- [SET PROBLEM]:
Reproduce each line from the records that holds "this".

───── SOURCE RECORDS ─────

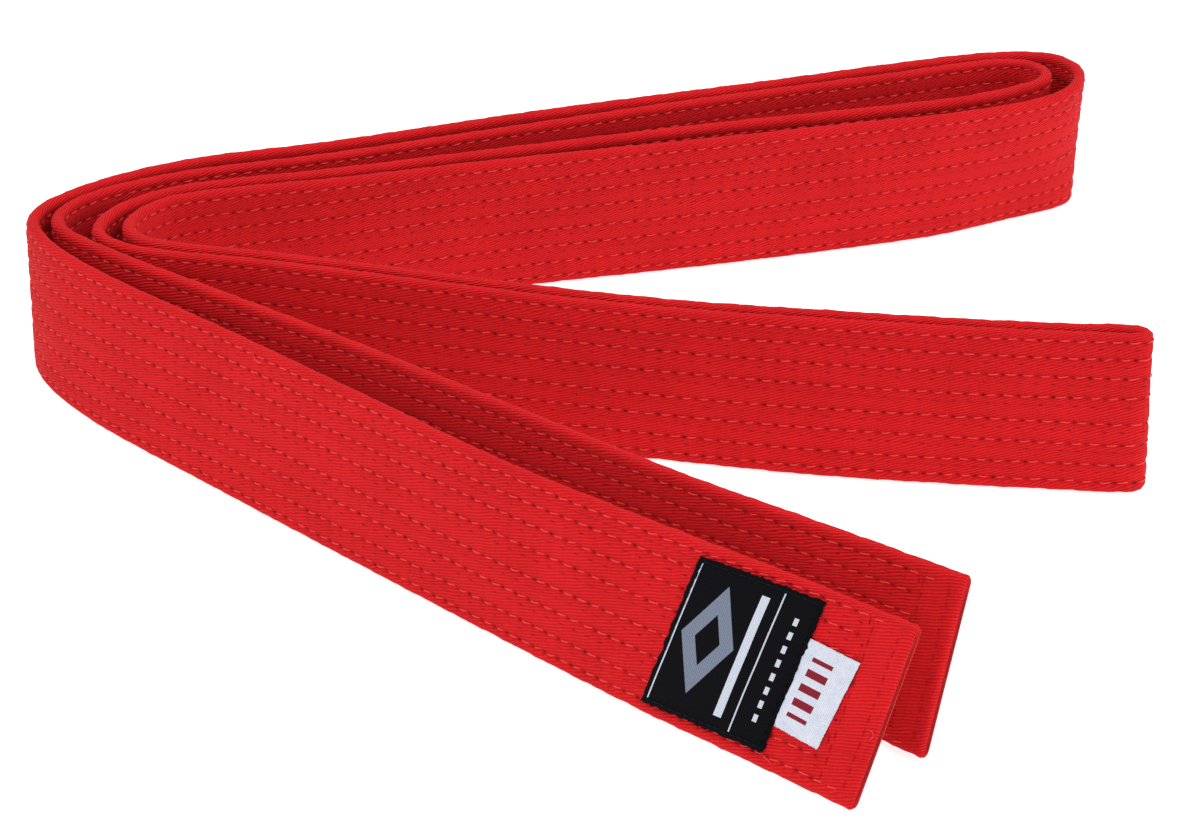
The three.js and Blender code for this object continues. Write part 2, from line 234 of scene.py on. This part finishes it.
def section_columns():
    """The cover's outline, column by column: up the left face, over the top edge, down
    the right face and under the bottom edge. `side` is 1 on the left face, -1 on the
    right, and in between round an edge."""
    offsets = np.array([-1.5, -0.8, -0.35, 0, 0.35, 0.8, 1.5])
    face_top = WIDTH / 2 - EDGE_ROUND
    faces = []
    for side in (1, -1):
        middles = rows_on(side)
        heights, rows = [], []
        for row, middle in enumerate(middles):
            near = [middle + offset for offset in offsets if abs(middle + offset) < face_top]
            if row < ROW_COUNT - 1:
                near.append((middle + middles[row + 1]) / 2)
            heights += near
            rows += [row] * len(near)
        faces.append((np.array(heights), np.array(rows)))
    (left, left_rows), (right, right_rows) = faces
    angles = np.linspace(0, math.pi, 11)[1:-1]
    top = face_top + EDGE_ROUND * np.sin(angles)
    height = np.concatenate([left, top, right[::-1], -top])
    side = np.concatenate([
        np.ones(len(left)), np.cos(angles), -np.ones(len(right)), -np.cos(angles),
    ])
    last = np.full(len(angles), ROW_COUNT - 1)
    row = np.concatenate([left_rows, last, right_rows[::-1], 0 * last])
    return height, side, row


HEIGHT, SIDE, ROW = section_columns()
OFFSET = HEIGHT - np.where(SIDE > 0, ROW_HEIGHTS[ROW], ROW_HEIGHTS[ROW] - RIGHT_FACE_DROP)
GAP = np.minimum(np.abs(OFFSET), ROW_REACH)


def girth_of_columns():
    """How far round the section each column is, with one more for the closed loop."""
    outward = SIDE * HALF_THICKNESS
    points = np.stack([outward, HEIGHT], axis=1)
    steps = np.hypot(*np.diff(np.vstack([points, points[:1]]), axis=0).T)
    return np.concatenate([[0], np.cumsum(steps)])


GIRTH = girth_of_columns()


def mesh_object(name, vertices, faces, material, uv_maps=None, smooth=True):
    mesh = bpy.data.meshes.new(name)
    mesh.from_pydata(vertices.reshape(-1, 3).tolist(), [], faces)
    for uv_name, values in (uv_maps or {}).items():
        layer = mesh.uv_layers.new(name=uv_name)
        layer.data.foreach_set("uv", np.asarray(values, np.float32).ravel())
    mesh.polygons.foreach_set("use_smooth", [smooth] * len(mesh.polygons))
    mesh.materials.append(material)
    mesh.update()
    piece = bpy.data.objects.new(name, mesh)
    bpy.context.scene.collection.objects.link(piece)
    return piece


def tube_faces(rings, columns):
    """Quads of a closed tube, each ring joined to the next."""
    ring = np.arange(rings - 1)[:, None] * columns
    column = np.arange(columns)[None, :]
    following = (column + 1) % columns
    a, b = ring + column, ring + following
    return np.stack([a, b, b + columns, a + columns], axis=-1).reshape(-1, 4)


def ring_distances(start, end):
    """Where the rings of a stretch stand, closer together round a hemmed end."""
    count = max(2, int(round((end - start) / RING_STEP)) + 1)
    rings = list(np.linspace(start, end, count))
    tip = [0.0, 0.12, 0.35, 0.7, 1.1, 1.6, 2.2]
    if start <= 0:
        rings = tip + [r for r in rings if r > tip[-1] + 0.3]
    if end >= strap.length:
        far_tip = [strap.length - t for t in reversed(tip)]
        rings = [r for r in rings if r < far_tip[0] - 0.3] + far_tip
    return np.array(rings)


def rounded_end(to_end, radius):
    """1 inside the strap, falling along a quarter circle over the last `radius`."""
    share = np.clip(1 - to_end / radius, 0, 1)
    return np.sqrt(np.clip(1 - share**2, 0, 1))


def cover_surface(distance, height, side, gap, row):
    """Frame positions on the cover for arrays of distances and section columns."""
    to_end = from_end(distance)
    phase = distance / STITCH_PITCH + ROW_PHASES[row]
    outward = side * half_thickness(distance, height, gap, phase)
    outward = outward * (0.3 + 0.7 * rounded_end(to_end, END_ROUND))
    corner = CORNER_ROUND * (1 - rounded_end(to_end, CORNER_ROUND))
    edge_share = (np.abs(height) / (WIDTH / 2)) ** 6
    wave = 0.2 * ripple(distance + 40 * side, (23, 11, 6.1, 3.7), 5) * edge_share
    inner_share = np.clip((WIDTH / 2 - np.abs(height)) / EDGE_ROUND, 0, 1)
    across = height + np.sign(height) * (wave - corner * edge_share)
    across = across + row_wander(distance, row) * inner_share
    return strap.place(distance, across, outward)


def build_cover(name, start, end, material):
    rings = ring_distances(start, end)
    columns = len(HEIGHT)
    vertices = cover_surface(rings[:, None], HEIGHT, SIDE, GAP, ROW)
    quads = tube_faces(len(rings), columns)
    ring_index, column_index = quads // columns, quads % columns
    # The last face round the section runs on to the end of the girth, not back to 0.
    girth = GIRTH[column_index]
    wraps = (column_index == 0) & (column_index.max(axis=1) == columns - 1)[:, None]
    girth[wraps] = GIRTH[-1]
    distance = rings[ring_index]
    fabric = np.stack([distance, girth], axis=-1)
    face_row = ROW[column_index[:, 0]]
    phase = distance / STITCH_PITCH + ROW_PHASES[face_row][:, None]
    offset = OFFSET[column_index]
    in_hem = from_end(distance) < HEM_FAR + 0.5
    on_edge = np.abs(SIDE[column_index]).min(axis=1) < 0.999
    offset = np.where(in_hem | on_edge[:, None], ROW_REACH, offset)
    stitches = np.stack([phase, offset], axis=-1)
    faces = quads.tolist()
    first, last = vertices[0], vertices[-1]
    all_vertices = np.concatenate([vertices.reshape(-1, 3), first, last])
    base = vertices.shape[0] * columns
    faces.append([base + i for i in reversed(range(columns))])
    faces.append([base + columns + i for i in range(columns)])
    cap_uv = np.stack([np.zeros(columns), GIRTH[:-1]], axis=-1)
    far = np.full_like(cap_uv, ROW_REACH)
    return mesh_object(
        name, all_vertices, faces, material,
        {
            "fabric": np.vstack([fabric.reshape(-1, 2), cap_uv, cap_uv]),
            "stitches": np.vstack([stitches.reshape(-1, 2), far, far]),
        },
    )


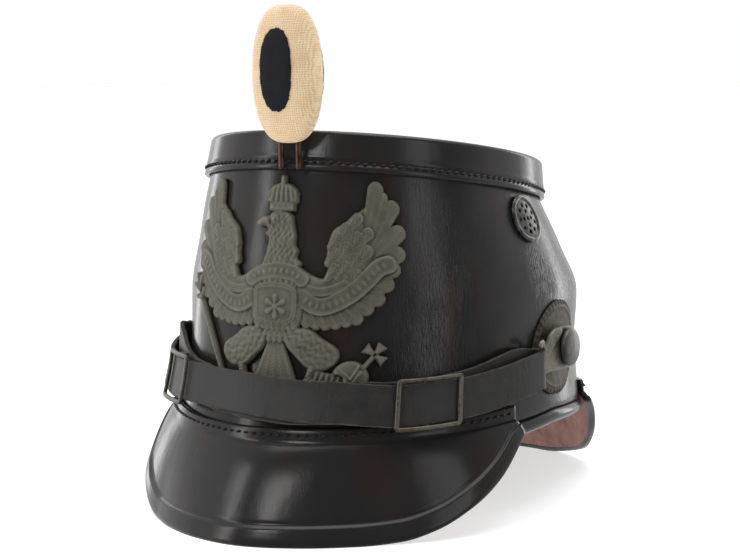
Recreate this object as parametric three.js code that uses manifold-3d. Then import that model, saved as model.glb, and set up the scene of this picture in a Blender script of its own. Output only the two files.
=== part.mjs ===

─────

- [PROBLEM SOLUTION]:
The three.js and Blender code for this object continues. Write part 2, from line 234 of scene.py on. This part finishes it.
Recreate this object as parametric three.js code that uses manifold-3d. Then import that model, saved as model.glb, and set up the scene of this picture in a Blender script of its own. Output only the two files.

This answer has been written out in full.